**TASK STATEMENT**
Reproduce every record below exactly as it appears.

Scripts that build objects:

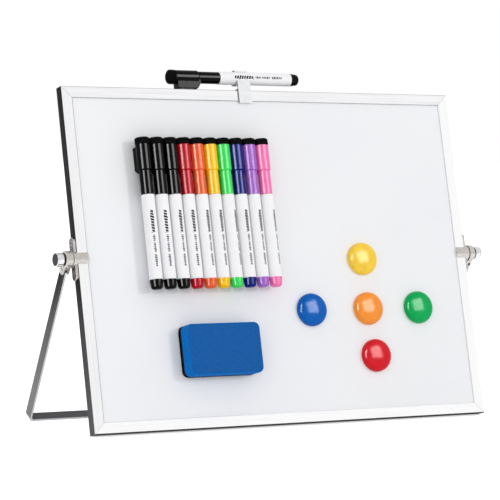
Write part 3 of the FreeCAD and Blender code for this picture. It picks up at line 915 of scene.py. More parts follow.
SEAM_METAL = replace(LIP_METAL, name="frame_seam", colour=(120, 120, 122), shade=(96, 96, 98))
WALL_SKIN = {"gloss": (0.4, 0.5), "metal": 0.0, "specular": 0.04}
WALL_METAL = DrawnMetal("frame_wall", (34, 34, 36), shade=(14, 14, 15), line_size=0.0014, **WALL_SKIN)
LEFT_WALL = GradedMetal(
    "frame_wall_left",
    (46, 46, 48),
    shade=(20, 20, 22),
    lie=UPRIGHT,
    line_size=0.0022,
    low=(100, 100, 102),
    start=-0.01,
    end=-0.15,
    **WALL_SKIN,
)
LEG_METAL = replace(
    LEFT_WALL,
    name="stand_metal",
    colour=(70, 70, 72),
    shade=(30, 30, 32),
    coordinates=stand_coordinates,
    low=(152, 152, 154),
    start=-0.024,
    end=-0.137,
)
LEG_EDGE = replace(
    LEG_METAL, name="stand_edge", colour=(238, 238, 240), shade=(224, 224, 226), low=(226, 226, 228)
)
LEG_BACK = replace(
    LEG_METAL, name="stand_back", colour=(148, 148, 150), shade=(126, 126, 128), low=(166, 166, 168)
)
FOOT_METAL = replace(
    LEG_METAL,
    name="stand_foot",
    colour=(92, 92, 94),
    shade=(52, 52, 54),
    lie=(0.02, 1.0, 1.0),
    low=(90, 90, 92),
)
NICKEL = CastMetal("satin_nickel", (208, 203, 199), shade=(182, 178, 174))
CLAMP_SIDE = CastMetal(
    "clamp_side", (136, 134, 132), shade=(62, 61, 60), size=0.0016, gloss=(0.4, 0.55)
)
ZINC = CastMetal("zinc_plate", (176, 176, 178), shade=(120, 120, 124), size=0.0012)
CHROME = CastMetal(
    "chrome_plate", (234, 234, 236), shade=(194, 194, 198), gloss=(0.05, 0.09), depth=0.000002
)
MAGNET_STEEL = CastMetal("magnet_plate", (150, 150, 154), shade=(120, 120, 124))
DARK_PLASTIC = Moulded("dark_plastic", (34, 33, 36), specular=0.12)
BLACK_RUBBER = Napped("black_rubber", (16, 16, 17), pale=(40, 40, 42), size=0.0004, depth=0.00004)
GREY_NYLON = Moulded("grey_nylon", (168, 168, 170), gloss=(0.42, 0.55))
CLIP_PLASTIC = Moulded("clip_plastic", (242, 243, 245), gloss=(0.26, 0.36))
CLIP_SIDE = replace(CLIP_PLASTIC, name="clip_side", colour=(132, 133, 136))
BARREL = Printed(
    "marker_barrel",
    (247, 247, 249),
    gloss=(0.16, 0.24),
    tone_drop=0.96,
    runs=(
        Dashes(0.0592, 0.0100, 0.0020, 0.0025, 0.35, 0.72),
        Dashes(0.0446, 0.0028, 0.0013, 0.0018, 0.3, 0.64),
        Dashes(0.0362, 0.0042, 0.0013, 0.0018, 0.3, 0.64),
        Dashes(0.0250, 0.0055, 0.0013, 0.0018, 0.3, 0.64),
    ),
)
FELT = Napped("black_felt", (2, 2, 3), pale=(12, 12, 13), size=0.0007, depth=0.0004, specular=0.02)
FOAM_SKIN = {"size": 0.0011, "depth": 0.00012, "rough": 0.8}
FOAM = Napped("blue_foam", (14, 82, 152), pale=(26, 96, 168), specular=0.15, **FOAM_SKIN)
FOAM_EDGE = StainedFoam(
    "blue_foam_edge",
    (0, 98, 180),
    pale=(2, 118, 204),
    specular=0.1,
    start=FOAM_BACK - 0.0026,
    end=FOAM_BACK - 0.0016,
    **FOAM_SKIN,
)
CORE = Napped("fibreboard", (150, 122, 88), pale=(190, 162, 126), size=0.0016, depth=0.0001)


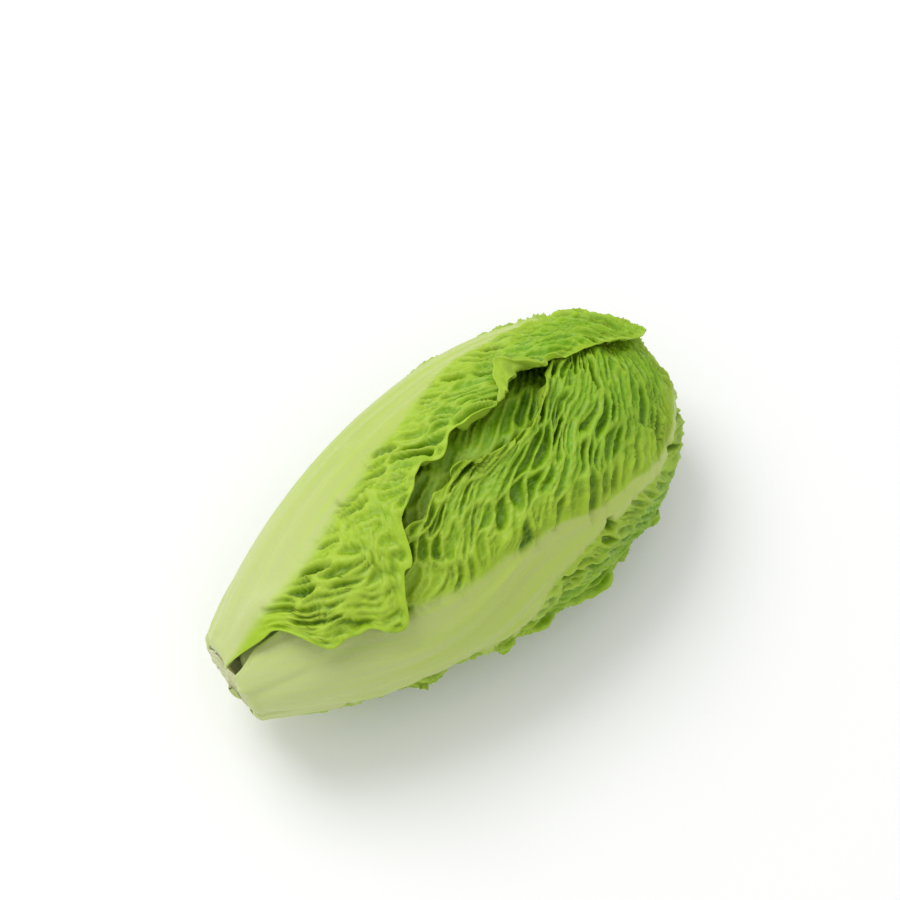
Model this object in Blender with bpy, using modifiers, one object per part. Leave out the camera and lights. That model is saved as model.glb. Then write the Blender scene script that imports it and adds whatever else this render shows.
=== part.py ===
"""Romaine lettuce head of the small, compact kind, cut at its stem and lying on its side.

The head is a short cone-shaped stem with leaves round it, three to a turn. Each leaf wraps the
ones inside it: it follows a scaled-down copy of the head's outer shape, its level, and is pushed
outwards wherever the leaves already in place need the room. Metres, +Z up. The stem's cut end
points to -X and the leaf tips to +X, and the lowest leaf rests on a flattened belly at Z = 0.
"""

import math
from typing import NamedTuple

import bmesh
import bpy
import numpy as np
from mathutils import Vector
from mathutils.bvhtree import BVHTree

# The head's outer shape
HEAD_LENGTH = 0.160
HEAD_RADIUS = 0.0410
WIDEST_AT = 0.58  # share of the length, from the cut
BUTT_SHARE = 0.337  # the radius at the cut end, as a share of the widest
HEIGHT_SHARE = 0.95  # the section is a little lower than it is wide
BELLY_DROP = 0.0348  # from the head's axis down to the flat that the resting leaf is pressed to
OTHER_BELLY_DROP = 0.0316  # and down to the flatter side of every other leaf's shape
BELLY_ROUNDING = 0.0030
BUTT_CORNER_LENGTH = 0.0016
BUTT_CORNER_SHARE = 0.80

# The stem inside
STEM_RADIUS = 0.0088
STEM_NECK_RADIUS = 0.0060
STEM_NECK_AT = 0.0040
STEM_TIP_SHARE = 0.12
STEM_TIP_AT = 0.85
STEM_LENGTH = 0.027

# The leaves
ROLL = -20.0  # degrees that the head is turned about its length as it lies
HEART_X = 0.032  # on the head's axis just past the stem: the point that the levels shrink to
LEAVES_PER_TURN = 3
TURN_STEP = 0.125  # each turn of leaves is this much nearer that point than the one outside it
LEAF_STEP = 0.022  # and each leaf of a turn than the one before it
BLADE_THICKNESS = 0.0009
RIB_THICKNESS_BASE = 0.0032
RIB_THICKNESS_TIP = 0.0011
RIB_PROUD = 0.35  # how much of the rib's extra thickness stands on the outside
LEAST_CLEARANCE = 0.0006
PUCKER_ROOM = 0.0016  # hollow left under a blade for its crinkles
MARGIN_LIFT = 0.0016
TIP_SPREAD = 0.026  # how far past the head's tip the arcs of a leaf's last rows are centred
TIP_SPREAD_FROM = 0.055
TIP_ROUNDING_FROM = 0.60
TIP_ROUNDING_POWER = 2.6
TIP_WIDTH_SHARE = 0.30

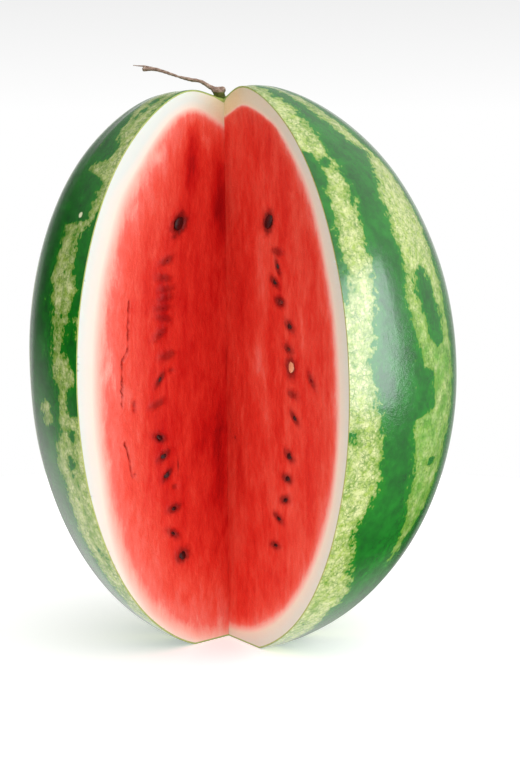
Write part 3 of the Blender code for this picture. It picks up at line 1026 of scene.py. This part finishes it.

**WRITTEN SOLUTION**
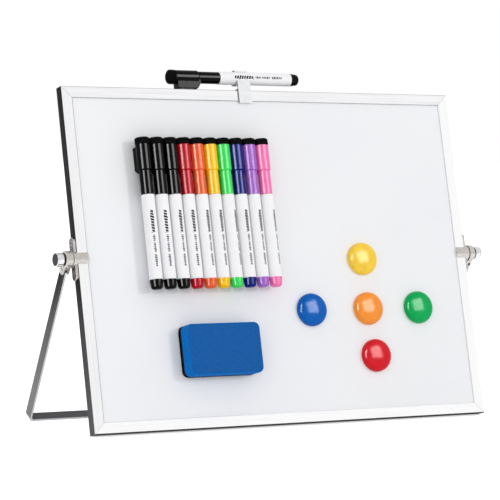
Write part 3 of the FreeCAD and Blender code for this picture. It picks up at line 915 of scene.py. More parts follow.
SEAM_METAL = replace(LIP_METAL, name="frame_seam", colour=(120, 120, 122), shade=(96, 96, 98))
WALL_SKIN = {"gloss": (0.4, 0.5), "metal": 0.0, "specular": 0.04}
WALL_METAL = DrawnMetal("frame_wall", (34, 34, 36), shade=(14, 14, 15), line_size=0.0014, **WALL_SKIN)
LEFT_WALL = GradedMetal(
    "frame_wall_left",
    (46, 46, 48),
    shade=(20, 20, 22),
    lie=UPRIGHT,
    line_size=0.0022,
    low=(100, 100, 102),
    start=-0.01,
    end=-0.15,
    **WALL_SKIN,
)
LEG_METAL = replace(
    LEFT_WALL,
    name="stand_metal",
    colour=(70, 70, 72),
    shade=(30, 30, 32),
    coordinates=stand_coordinates,
    low=(152, 152, 154),
    start=-0.024,
    end=-0.137,
)
LEG_EDGE = replace(
    LEG_METAL, name="stand_edge", colour=(238, 238, 240), shade=(224, 224, 226), low=(226, 226, 228)
)
LEG_BACK = replace(
    LEG_METAL, name="stand_back", colour=(148, 148, 150), shade=(126, 126, 128), low=(166, 166, 168)
)
FOOT_METAL = replace(
    LEG_METAL,
    name="stand_foot",
    colour=(92, 92, 94),
    shade=(52, 52, 54),
    lie=(0.02, 1.0, 1.0),
    low=(90, 90, 92),
)
NICKEL = CastMetal("satin_nickel", (208, 203, 199), shade=(182, 178, 174))
CLAMP_SIDE = CastMetal(
    "clamp_side", (136, 134, 132), shade=(62, 61, 60), size=0.0016, gloss=(0.4, 0.55)
)
ZINC = CastMetal("zinc_plate", (176, 176, 178), shade=(120, 120, 124), size=0.0012)
CHROME = CastMetal(
    "chrome_plate", (234, 234, 236), shade=(194, 194, 198), gloss=(0.05, 0.09), depth=0.000002
)
MAGNET_STEEL = CastMetal("magnet_plate", (150, 150, 154), shade=(120, 120, 124))
DARK_PLASTIC = Moulded("dark_plastic", (34, 33, 36), specular=0.12)
BLACK_RUBBER = Napped("black_rubber", (16, 16, 17), pale=(40, 40, 42), size=0.0004, depth=0.00004)
GREY_NYLON = Moulded("grey_nylon", (168, 168, 170), gloss=(0.42, 0.55))
CLIP_PLASTIC = Moulded("clip_plastic", (242, 243, 245), gloss=(0.26, 0.36))
CLIP_SIDE = replace(CLIP_PLASTIC, name="clip_side", colour=(132, 133, 136))
BARREL = Printed(
    "marker_barrel",
    (247, 247, 249),
    gloss=(0.16, 0.24),
    tone_drop=0.96,
    runs=(
        Dashes(0.0592, 0.0100, 0.0020, 0.0025, 0.35, 0.72),
        Dashes(0.0446, 0.0028, 0.0013, 0.0018, 0.3, 0.64),
        Dashes(0.0362, 0.0042, 0.0013, 0.0018, 0.3, 0.64),
        Dashes(0.0250, 0.0055, 0.0013, 0.0018, 0.3, 0.64),
    ),
)
FELT = Napped("black_felt", (2, 2, 3), pale=(12, 12, 13), size=0.0007, depth=0.0004, specular=0.02)
FOAM_SKIN = {"size": 0.0011, "depth": 0.00012, "rough": 0.8}
FOAM = Napped("blue_foam", (14, 82, 152), pale=(26, 96, 168), specular=0.15, **FOAM_SKIN)
FOAM_EDGE = StainedFoam(
    "blue_foam_edge",
    (0, 98, 180),
    pale=(2, 118, 204),
    specular=0.1,
    start=FOAM_BACK - 0.0026,
    end=FOAM_BACK - 0.0016,
    **FOAM_SKIN,
)
CORE = Napped("fibreboard", (150, 122, 88), pale=(190, 162, 126), size=0.0016, depth=0.0001)


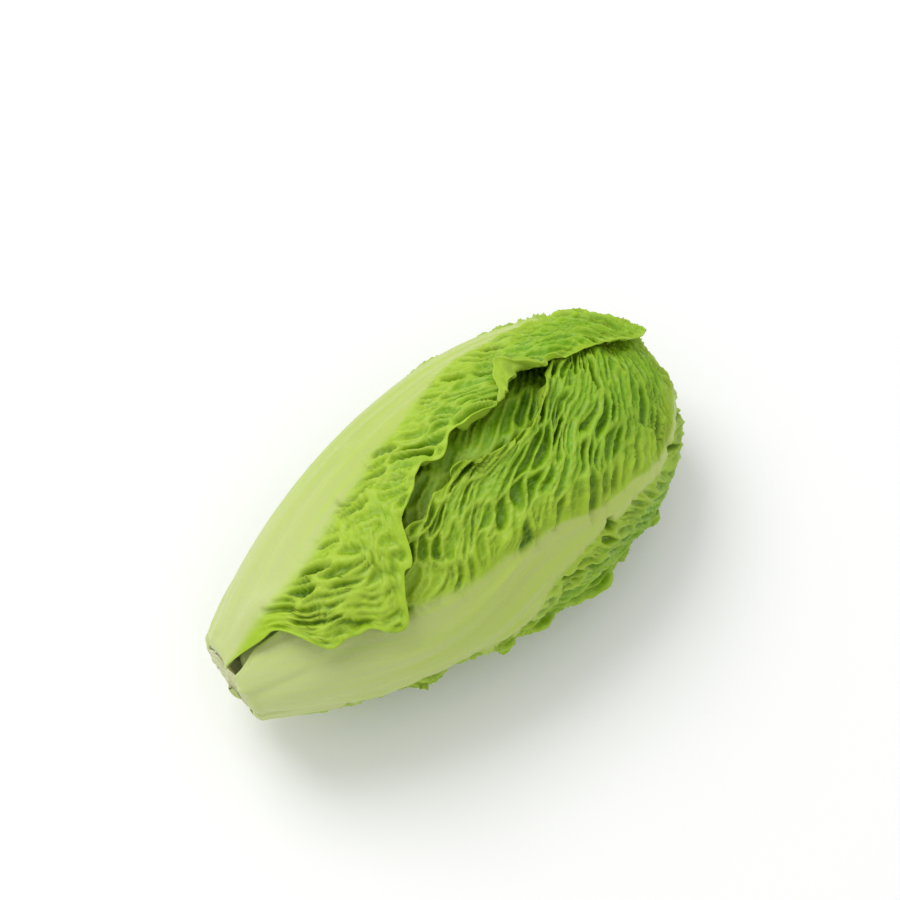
Model this object in Blender with bpy, using modifiers, one object per part. Leave out the camera and lights. That model is saved as model.glb. Then write the Blender scene script that imports it and adds whatever else this render shows.
=== part.py ===
"""Romaine lettuce head of the small, compact kind, cut at its stem and lying on its side.

The head is a short cone-shaped stem with leaves round it, three to a turn. Each leaf wraps the
ones inside it: it follows a scaled-down copy of the head's outer shape, its level, and is pushed
outwards wherever the leaves already in place need the room. Metres, +Z up. The stem's cut end
points to -X and the leaf tips to +X, and the lowest leaf rests on a flattened belly at Z = 0.
"""

import math
from typing import NamedTuple

import bmesh
import bpy
import numpy as np
from mathutils import Vector
from mathutils.bvhtree import BVHTree

# The head's outer shape
HEAD_LENGTH = 0.160
HEAD_RADIUS = 0.0410
WIDEST_AT = 0.58  # share of the length, from the cut
BUTT_SHARE = 0.337  # the radius at the cut end, as a share of the widest
HEIGHT_SHARE = 0.95  # the section is a little lower than it is wide
BELLY_DROP = 0.0348  # from the head's axis down to the flat that the resting leaf is pressed to
OTHER_BELLY_DROP = 0.0316  # and down to the flatter side of every other leaf's shape
BELLY_ROUNDING = 0.0030
BUTT_CORNER_LENGTH = 0.0016
BUTT_CORNER_SHARE = 0.80

# The stem inside
STEM_RADIUS = 0.0088
STEM_NECK_RADIUS = 0.0060
STEM_NECK_AT = 0.0040
STEM_TIP_SHARE = 0.12
STEM_TIP_AT = 0.85
STEM_LENGTH = 0.027

# The leaves
ROLL = -20.0  # degrees that the head is turned about its length as it lies
HEART_X = 0.032  # on the head's axis just past the stem: the point that the levels shrink to
LEAVES_PER_TURN = 3
TURN_STEP = 0.125  # each turn of leaves is this much nearer that point than the one outside it
LEAF_STEP = 0.022  # and each leaf of a turn than the one before it
BLADE_THICKNESS = 0.0009
RIB_THICKNESS_BASE = 0.0032
RIB_THICKNESS_TIP = 0.0011
RIB_PROUD = 0.35  # how much of the rib's extra thickness stands on the outside
LEAST_CLEARANCE = 0.0006
PUCKER_ROOM = 0.0016  # hollow left under a blade for its crinkles
MARGIN_LIFT = 0.0016
TIP_SPREAD = 0.026  # how far past the head's tip the arcs of a leaf's last rows are centred
TIP_SPREAD_FROM = 0.055
TIP_ROUNDING_FROM = 0.60
TIP_ROUNDING_POWER = 2.6
TIP_WIDTH_SHARE = 0.30

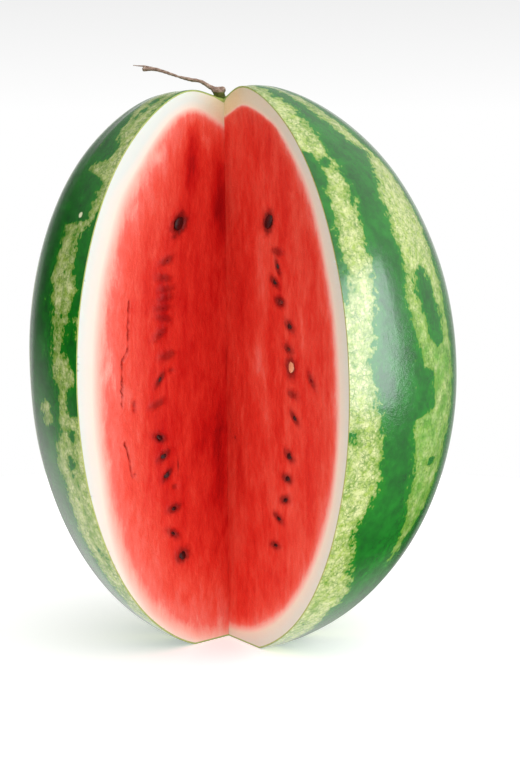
Write part 3 of the Blender code for this picture. It picks up at line 1026 of scene.py. This part finishes it.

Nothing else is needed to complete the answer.